# IG anti-tank vendetta/banewolf



## the quademeister (Sep 27, 2010)

IG anti-tank... I normally run with vendettas 130pts- 3 twin-linked lascannons fast skimmer with 12 12 10 armour value. The Vanquisher is also a good selection, especially when equipped with pask. This can be a very expensive model at 220pts with the pask upgrade and hull Lascannon. For an extra 30pts this can be then equipped with multi-meltas making it a 250pt anti-armour beast! But for pretty much the same points cost you could have two vendettas. I have recently been looking at the devil dog with multi-melta hull upgrade. coming in at 135, this is also a contender for major anti-tank. I don't know which one to choose any suggestions?


----------



## kain1989 (Dec 1, 2009)

I'm not too familiar with imperial guard vehicles, but i've usually found that 2 for the price of one is a good deal. nothing worse than your awesome vehicle getting popped in the first couple of turns, but if you make him split the fire, you have better chances of them both surviving. but that's just my simple humble opinion.


----------



## HOBO (Dec 7, 2007)

Sorry, but the Vanquisher is a poor choice 90% of the time, and Pask just makes it a bigger points sink. Pask is not worth his points overall, except in an Exterminator in a pinch. IG have plenty of truly decent anti-tank (see your other Thread below) that is far more efficient and is often cheaper than a Vanquisher.

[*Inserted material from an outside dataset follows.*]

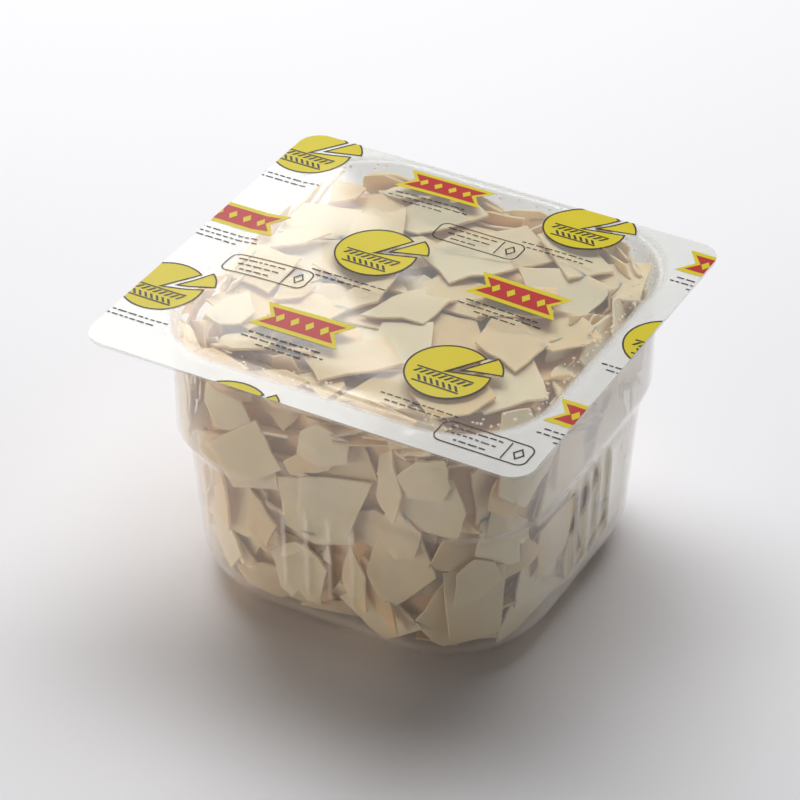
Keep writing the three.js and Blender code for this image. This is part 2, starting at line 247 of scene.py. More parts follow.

The Vendettas you mention above is a great choice for AT up to AV13, and seen as you've used them before I think you've answered your own question of them been a better choice than a Vanquisher.

The DD is a good AT choice and giving it that second MM is a good idea...that way you have 2 AP1 shots @ 24", so you don't always have to get within 12" to get a single 2D6 shot off.

Still, I would field Vendettas, ChiMeltaVets, Manticore(s) and Hydras before choosing a DD...more reliable and efficient.


----------